Repeat the listing below in full, exactly as it stands.

[RECORDED INFORMATION start]

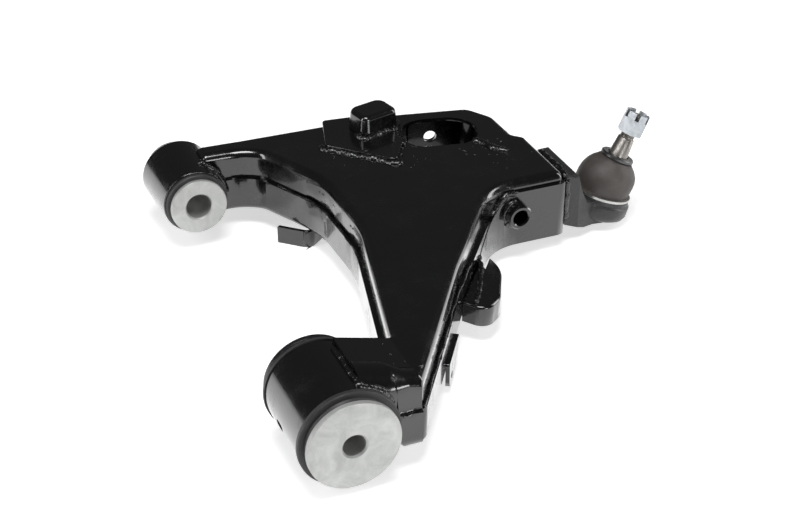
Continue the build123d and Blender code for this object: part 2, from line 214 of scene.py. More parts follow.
# ------------------------------------------------------------------ finishes
def gloss_paint(name, colour, roughness, peel, dents):
    """Black dipped paint over pressed steel: gentle waviness, orange peel, specks and dull patches."""
    material, tree, shader = new_material(name, colour, roughness)
    where = place(tree)
    patches = noise(tree, where, 38.0, 4.0, 0.6)
    scuffs = noise(tree, where, 210.0, 6.0, 0.7, 0.6)
    cloud = combine(tree, "MULTIPLY", spread(tree, patches, 0.42, 0.7), scuffs)
    tree.links.new(spread(tree, cloud, 0.1, 0.55, roughness, roughness + 0.2), shader.inputs["Roughness"])
    dust = combine(tree, "MULTIPLY", spread(tree, scuffs, 0.55, 0.8), spread(tree, patches, 0.5, 0.75))
    dull = [channel + 0.006 for channel in colour]
    tree.links.new(blend_colours(tree, dust, colour, dull), shader.inputs["Base Color"])
    shader.inputs["Coat Weight"].default_value = 1.0
    shader.inputs["Coat Roughness"].default_value = 0.07
    wave = noise(tree, where, 16.0, 2.0, 0.45)
    first = bump(tree, shader, wave, 0.0022 * dents)
    dimples = spread(tree, cells(tree, where, 62.0), 0.0, 0.30, 1.0, 0.0)
    sparse = combine(tree, "MULTIPLY", dimples, spread(tree, noise(tree, where, 27.0, 2.0), 0.56, 0.66))
    second = bump(tree, shader, sparse, 0.00035, 0.9, first)
    peel_height = noise(tree, where, 520.0, 2.0, 0.5)
    bump(tree, shader, peel_height, 0.00011 * peel, 0.8, second)
    return material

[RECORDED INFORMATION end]

**ANSWER TO THIS TASK:**
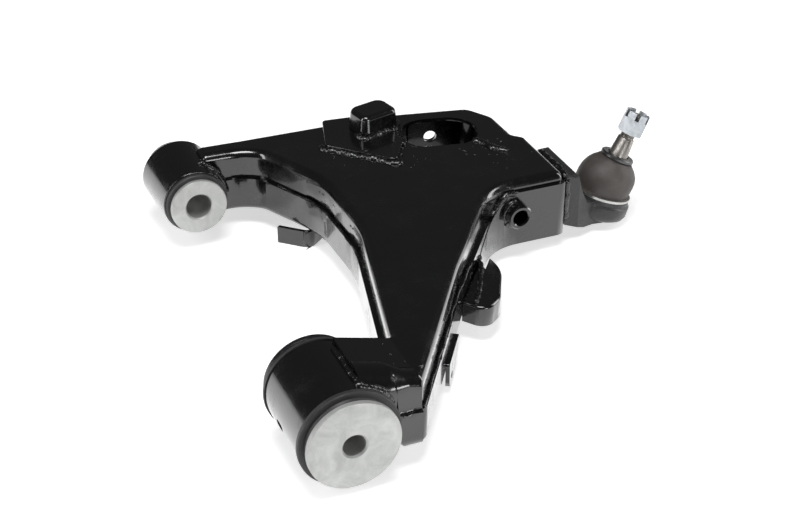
Continue the build123d and Blender code for this object: part 2, from line 214 of scene.py. More parts follow.
# ------------------------------------------------------------------ finishes
def gloss_paint(name, colour, roughness, peel, dents):
    """Black dipped paint over pressed steel: gentle waviness, orange peel, specks and dull patches."""
    material, tree, shader = new_material(name, colour, roughness)
    where = place(tree)
    patches = noise(tree, where, 38.0, 4.0, 0.6)
    scuffs = noise(tree, where, 210.0, 6.0, 0.7, 0.6)
    cloud = combine(tree, "MULTIPLY", spread(tree, patches, 0.42, 0.7), scuffs)
    tree.links.new(spread(tree, cloud, 0.1, 0.55, roughness, roughness + 0.2), shader.inputs["Roughness"])
    dust = combine(tree, "MULTIPLY", spread(tree, scuffs, 0.55, 0.8), spread(tree, patches, 0.5, 0.75))
    dull = [channel + 0.006 for channel in colour]
    tree.links.new(blend_colours(tree, dust, colour, dull), shader.inputs["Base Color"])
    shader.inputs["Coat Weight"].default_value = 1.0
    shader.inputs["Coat Roughness"].default_value = 0.07
    wave = noise(tree, where, 16.0, 2.0, 0.45)
    first = bump(tree, shader, wave, 0.0022 * dents)
    dimples = spread(tree, cells(tree, where, 62.0), 0.0, 0.30, 1.0, 0.0)
    sparse = combine(tree, "MULTIPLY", dimples, spread(tree, noise(tree, where, 27.0, 2.0), 0.56, 0.66))
    second = bump(tree, shader, sparse, 0.00035, 0.9, first)
    peel_height = noise(tree, where, 520.0, 2.0, 0.5)
    bump(tree, shader, peel_height, 0.00011 * peel, 0.8, second)
    return material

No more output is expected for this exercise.